:: Data lines ::

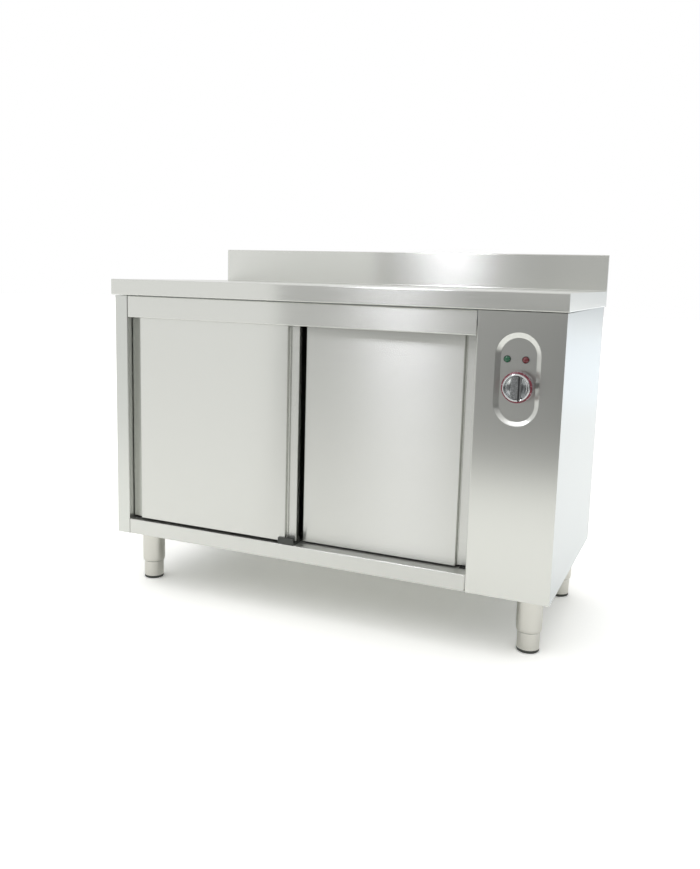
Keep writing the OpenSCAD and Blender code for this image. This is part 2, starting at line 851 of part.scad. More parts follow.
// Knob: a cup with a rolled rim and a grip bar across it. The groove holds the pointer line.
module knob() {
    r = knob_d / 2;
    floor_h = knob_h * 0.5;
    rim = 4;
    bar_w = 24;
    line_w = 3.6;
    line_x = 6;
    color(CHROME) translate([column_x, knob_y, knob_z]) rotate([90, 0, 0]) difference() {
        union() {
            rotate_extrude() polygon(concat(
                [[0, 0], [r, 0], [r, knob_h - rim / 2]],
                [for (a = [15 : 15 : 165])
                    [r - rim / 2 + rim / 2 * cos(a), knob_h - rim / 2 + rim / 2 * sin(a)]],
                [[r - rim, knob_h - rim / 2], [r - rim - 2, floor_h], [0, floor_h]]));
            intersection() {
                cylinder(h = knob_h - 0.5, r = r - rim / 2);
                along_y(-r, r) polygon([
                    [-bar_w / 2 - 1, floor_h - 1], [bar_w / 2 + 1, floor_h - 1],
                    [bar_w / 2, knob_h - 2], [bar_w / 2 - 2, knob_h - 0.5],
                    [-bar_w / 2 + 2, knob_h - 0.5], [-bar_w / 2, knob_h - 2]]);
            }
        }
        translate([0, 0, -1]) cylinder(h = floor_h + 2, r = shaft_r + running);
        block([line_x - line_w / 2, -r - 1, knob_h - 1], [line_x + line_w / 2, 7, knob_h + 1]);
    }
}

// Shaft that carries the knob and turns the thermostat.
module thermostat_shaft() {
    color(CHROME)
        bar_y(knob_y - knob_h / 2 - 1, thermostat_y + shaft_grip, shaft_r, column_x, knob_z);
}

// Thermostat behind the pan, with the bush that the shaft turns in.
module thermostat_body() {
    half = thermostat_w / 2;
    color("#d8d3c4") difference() {
        union() {
            block([column_x - half, thermostat_y, knob_z - half],
                  [column_x + half, thermostat_y + thermostat_depth, knob_z + half]);
            bar_y(thermostat_y - bush_len, thermostat_y + 1, bush_r, column_x, knob_z);
        }
        bar_y(pan_y - 5, thermostat_y + shaft_grip + 1, shaft_r + running, column_x, knob_z);
    }
}

// A thin tube through a list of points.
module capillary(points) {
    for (i = [0 : len(points) - 2]) {
        a = points[i];
        b = points[i + 1];
        v = b - a;
        translate(a) rotate([0, acos(v[2] / norm(v)), atan2(v[1], v[0])])
            cylinder(h = norm(v), r = capillary_r, $fn = 16);
        if (i < len(points) - 2) translate(b) sphere(r = capillary_r, $fn = 16);
    }
}

// Sensing bulb on the chamber wall, with its clips and its capillary to the thermostat.
module thermostat_bulb() {
    clip = 8;
    clip_at = bulb_len / 2 - 15;
    body_back = thermostat_y + thermostat_depth;
    along_wall = column_in + 12;
    entry_z = knob_z + 10;
    color("#b5763a") {
        bar_z(bulb_z - bulb_len / 2, bulb_z + bulb_len / 2, bulb_r, bulb_x, bulb_y);
        for (z = [bulb_z - clip_at, bulb_z + clip_at])
            block([bulb_x - 1, bulb_y - clip / 2, z - clip / 2],
                  [open_x1, bulb_y + clip / 2, z + clip / 2]);
        capillary([
            [bulb_x, bulb_y, bulb_z + bulb_len / 2 - 2], [bulb_x, bulb_y, capillary_z],
            [along_wall, bulb_y, capillary_z], [along_wall, body_back + 30, capillary_z],
            [column_x, body_back + 12, entry_z], [column_x, body_back, entry_z]]);
    }
}

// Indicator lamp: domed lens in front of the pan, stem and nut behind it.
module lamp(side, hue) {
    r = lamp_d / 2;
    dome = 3;
    rim = 2;
    stem_len = 22;
    nut_h = 5;
    nut_r = 9;
    sphere_r = (r * r + dome * dome) / (2 * dome);
    color(hue) translate([lamp_x(side), pan_y, lamp_z]) rotate([90, 0, 0]) {
        cylinder(h = rim, r = r);
        intersection() {
            translate([0, 0, rim + dome - sphere_r]) sphere(r = sphere_r);
            translate([0, 0, rim / 2]) cylinder(h = rim / 2 + dome + 1, r = r);
        }
        bar_z(-stem_len, rim / 2, lamp_stem_r, 0, 0);
        hexagon(-t - nut_h, -t, nut_r);
    }
}

// ---- Fan heater ----------------------------------------------------------------------------

// Open box on the partition, in which the fan wheel and the heater ring stand.
module fan_housing() {
    half = housing_w / 2;
    rim = 12;
    color(GALVANISED) difference() {
        union() {
            block([column_in, fan_y - half, fan_z - half],
                  [housing_back, fan_y + half, fan_z + half]);
            block([column_in, fan_y - half - rim, fan_z - half - rim],
                  [column_in + t, fan_y + half + rim, fan_z + half + rim]);
        }
        block([column_in - 1, fan_y - half + t, fan_z - half + t],
              [housing_back - t, fan_y + half - t, fan_z + half - t]);
        bar_x(housing_back - t - 1, housing_back + 1, fan_axle_r + 2, fan_y, fan_z);
        at_element_ends() cylinder(h = housing_d, r = element_tube_r + hole_gap);
    }
}

// Motor on three spacers behind the housing.
module fan_motor() {
    spacer_r = 4;
    spacer_at = motor_r - 8;
    cap_r = 14;
    cap_h = 6;
    color("#70757a") difference() {
        union() {
            bar_x(motor_x, motor_x + motor_len, motor_r, fan_y, fan_z);
            for (a = [0 : 120 : 240])
                bar_x(housing_back, motor_x + 1, spacer_r,
                      fan_y + spacer_at * cos(a), fan_z + spacer_at * sin(a));
            bar_x(motor_x + motor_len, motor_x + motor_len + cap_h, cap_r, fan_y, fan_z);
        }
        bar_x(motor_x - 1, motor_x + motor_len / 2, fan_axle_r + running, fan_y, fan_z);
    }
}

// Radial fan wheel on the motor's axle.
module fan_wheel() {
    blades = 9;
    blade_len = 31;
    blade_w = 32;
    disc_t = 1.5;
    disc_x = housing_back - 12;
    hub_r = 9;
    hub_x = disc_x - 14;
    color("#9aa0a3") {
        bar_x(disc_x, disc_x + disc_t, fan_d / 2, fan_y, fan_z);
        bar_x(hub_x, motor_x + motor_len / 3, fan_axle_r, fan_y, fan_z);
        bar_x(hub_x, disc_x + disc_t / 2, hub_r, fan_y, fan_z);
        for (k = [0 : blades - 1])
            translate([disc_x + disc_t / 2, fan_y, fan_z]) rotate([k * 360 / blades, 0, 0])
                block([-blade_w, fan_d / 2 - 1 - blade_len, -disc_t / 2],
                      [0, fan_d / 2 - 1, disc_t / 2]);
    }
}

// The two ends of the heater ring, which point back through the housing.
module at_element_ends() {
    for (a = [-ELEMENT_GAP, ELEMENT_GAP])
        translate([column_in + housing_d / 2, fan_y + element_r * sin(a), fan_z + element_r * cos(a)])
            rotate([0, 90, 0]) children();
}

// Tubular heater bent to a ring round the fan wheel, with brazed elbows and collars at its ends.
module heater_element() {
    reach = 2 * element_r;
    gap = reach * tan(ELEMENT_GAP);
    elbow = 0.8;
    color("#5d5a55") {
        translate([column_in + housing_d / 2, fan_y, fan_z]) rotate([0, 90, 0]) difference() {
            rotate_extrude() translate([element_r, 0]) circle(r = element_tube_r);
            along_z(-2 * element_tube_r, 2 * element_tube_r)
                polygon([[0, 0], [-reach, -gap], [-reach, gap]]);
        }
        at_element_ends() {
            sphere(r = element_tube_r + elbow);
            cylinder(h = housing_d / 2 + 12, r = element_tube_r);
            translate([0, 0, housing_d / 2 - t - 2]) cylinder(h = 2, r = 6.5);
        }
    }
}

// Button-shaped cut-out on the housing.
module safety_thermostat() {
    from_corner = 38;
    button_r = 12;
    button_h = 10;
    tab_w = 6;
    tab_h = 10;
    y = fan_y + housing_w / 2 - from_corner;
    z = fan_z - housing_w / 2 + from_corner;
    top = housing_back + button_h;
    color("#2f3133") {
        bar_x(housing_back, top, button_r, y, z);
        for (side = [-1, 1])
            block([top - 1, y + side * tab_w - tab_w / 2, z - 0.5],
                  [top + tab_h, y + side * tab_w + tab_w / 2, z + 0.5]);
    }
}

// Three-pole terminal block on the rear panel.
module terminal_block() {
    size = [54, 20, 24];
    lo = [gland_x - 10, rear_inner_y - size[1], rail_top + 60];
    pole_pitch = 16;
    entry_r = 2.5;
    entry_depth = 9;
    color("#e8e4d8") difference() {
        block(lo, lo + size);
        for (k = [-1 : 1], z = [lo[2] - 1, lo[2] + size[2] - entry_depth])
            bar_z(z, z + entry_depth + 1, entry_r,
                  lo[0] + size[0] / 2 + k * pole_pitch, lo[1] + size[1] / 2);
    }
}

// Gland for the supply cable, through the tray and facing down.
module cable_gland() {
    under = rail_top - t;
    body_h = 6;
    cap_h = 12;
    mouth_h = 6;
    nut_h = 5;
    color(NYLON) difference() {
        translate([gland_x, gland_y, 0]) {
            hexagon(under - body_h, under, gland_nut_r);
            hexagon(under - body_h - cap_h, under - body_h + 0.5, gland_nut_r - 1.5);
            translate([0, 0, under - body_h - cap_h - mouth_h])
                cylinder(h = mouth_h, r1 = gland_nut_r - 6, r2 = gland_nut_r - 3);
            bar_z(under - 1, rail_top + nut_h + 5, gland_thread_r, 0, 0);
            hexagon(rail_top, rail_top + nut_h, gland_nut_r);
        }
        bar_z(under - 30, rail_top + 20, gland_bore_r, gland_x, gland_y);
    }
}

// ---- Pieces --------------------------------------------------------------------------------

worktop();
worktop_board();
worktop_stiffeners();
left_side_panel();
left_inner_panel();
right_side_panel();
control_column_front();
partition_panel();
rear_panel();
base_tray();
leg_channels();
top_fascia();
door_track();
ceiling_panel();
insulation();
door_guide_block();
door_stops();
middle_shelf();
shelf_supports();
leg_tube(-leg_x, leg_y0);  // leg_tube_front_left
leg_tube(leg_x, leg_y0);  // leg_tube_front_right
leg_tube(-leg_x, leg_y1);  // leg_tube_rear_left
leg_tube(leg_x, leg_y1);  // leg_tube_rear_right
leg_bolts();
panel_screws();
foot_tube(-leg_x, leg_y0);  // foot_tube_front_left
foot_tube(leg_x, leg_y0);  // foot_tube_front_right
foot_tube(-leg_x, leg_y1);  // foot_tube_rear_left
foot_tube(leg_x, leg_y1);  // foot_tube_rear_right
foot_glide(-leg_x, leg_y0);  // foot_glide_front_left
foot_glide(leg_x, leg_y0);  // foot_glide_front_right
foot_glide(-leg_x, leg_y1);  // foot_glide_rear_left
foot_glide(leg_x, leg_y1);  // foot_glide_rear_right
door_skin(left_door_x, FRONT_LANE);  // left_door_skin
door_liner(left_door_x, FRONT_LANE);  // left_door_liner
door_core(left_door_x, FRONT_LANE);  // left_door_core
door_hangers(left_door_x, FRONT_LANE);  // left_door_hangers
door_roller(hanger_x(left_door_x, -1), FRONT_LANE);  // left_door_roller_outer
door_roller(hanger_x(left_door_x, 1), FRONT_LANE);  // left_door_roller_inner
door_skin(right_door_x, REAR_LANE);  // right_door_skin
door_liner(right_door_x, REAR_LANE);  // right_door_liner
door_core(right_door_x, REAR_LANE);  // right_door_core
door_hangers(right_door_x, REAR_LANE);  // right_door_hangers
door_roller(hanger_x(right_door_x, -1), REAR_LANE);  // right_door_roller_inner
door_roller(hanger_x(right_door_x, 1), REAR_LANE);  // right_door_roller_outer
dial_ring();
knob();
thermostat_shaft();
thermostat_body();
thermostat_bulb();
lamp(-1, "#1e7f55");  // green_lamp
lamp(1, "#8a2a2e");  // red_lamp
fan_housing();
fan_motor();
fan_wheel();
heater_element();
safety_thermostat();
terminal_block();
cable_gland();
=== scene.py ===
import json
import logging
import math
from dataclasses import dataclass
from enum import Enum
from functools import lru_cache
from typing import Callable, Optional, Sequence

import bmesh
import bpy
from mathutils import Matrix, Vector, noise


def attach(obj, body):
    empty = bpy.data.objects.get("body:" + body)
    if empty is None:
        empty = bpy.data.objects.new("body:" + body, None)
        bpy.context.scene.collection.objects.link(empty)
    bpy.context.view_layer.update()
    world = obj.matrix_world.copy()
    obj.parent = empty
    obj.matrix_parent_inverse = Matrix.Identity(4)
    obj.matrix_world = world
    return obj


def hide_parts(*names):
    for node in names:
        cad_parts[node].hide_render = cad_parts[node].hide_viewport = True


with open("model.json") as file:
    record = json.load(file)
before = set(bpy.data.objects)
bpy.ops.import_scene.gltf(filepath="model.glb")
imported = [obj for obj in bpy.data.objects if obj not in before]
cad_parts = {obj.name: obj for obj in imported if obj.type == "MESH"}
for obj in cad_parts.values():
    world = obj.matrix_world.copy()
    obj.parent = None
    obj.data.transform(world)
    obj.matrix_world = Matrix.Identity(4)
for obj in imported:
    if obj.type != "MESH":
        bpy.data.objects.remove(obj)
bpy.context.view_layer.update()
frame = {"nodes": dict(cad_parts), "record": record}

log = logging.getLogger("plate_cabinet")

# Everything is in metres in the frame's axes: X to the right, Y to the back, Z up.
MM = 0.001
GRAIN_MAP = "grain"
NOISE_LOW, NOISE_HIGH = 0.3, 0.7  # most of a noise pattern's values lie between these
BODY_OF = {
    node: body
    for body, nodes in frame["record"]["behaviour"]["bodies"].items()
    for node in nodes
}


class Axis(Enum):
    """Direction of a sheet's grain, or axle of a turned piece."""

    X = 0
    Y = 1
    Z = 2

    def after(self) -> "Axis":
        """The next axis in turn."""
        return Axis((self.value + 1) % 3)

    def unit(self) -> Vector:
        """Vector of length 1 along the axis."""
        return Vector([float(k == self.value) for k in range(3)])


# ---- Finishes ------------------------------------------------------------------------------


def linear(hex_colour: str) -> tuple[float, float, float, float]:
    """Turns an sRGB colour to linear values.

    Args:
        hex_colour: Six hex digits after a #.

    Returns:
        Linear red, green and blue, and an alpha of 1.
    """
    shades = [int(hex_colour[k : k + 2], 16) / 255 for k in (1, 3, 5)]
    red, green, blue = (
        s / 12.92 if s <= 0.04045 else ((s + 0.055) / 1.055) ** 2.4 for s in shades
    )
    return red, green, blue, 1.0


def add_node(
    tree: bpy.types.NodeTree,
    kind: str,
    inputs: Optional[dict[str | int, object]] = None,
    **settings: object,
) -> bpy.types.Node:
    """Adds a node to a tree, with its settings and its links.

    Args:
        tree: The tree that gets the node.
        kind: Type of the node.
        inputs: A value or an output socket for each input's name or number.
        **settings: The node's own properties.

    Returns:
        The new node.
    """
    node = tree.nodes.new(kind)
    for name, value in settings.items():
        setattr(node, name, value)
    for key, value in (inputs or {}).items():
        if isinstance(value, bpy.types.NodeSocket):
            tree.links.new(value, node.inputs[key])
        else:
            node.inputs[key].default_value = value
    return node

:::

Task description
Starting at the line that holds "obj.matrix_parent_inverse = Matrix.Identity(4)", copy each line exactly and stop after the line that holds "before = set(bpy.data.objects)".

Complete response
    obj.matrix_parent_inverse = Matrix.Identity(4)
    obj.matrix_world = world
    return obj


def hide_parts(*names):
    for node in names:
        cad_parts[node].hide_render = cad_parts[node].hide_viewport = True


with open("model.json") as file:
    record = json.load(file)
before = set(bpy.data.objects)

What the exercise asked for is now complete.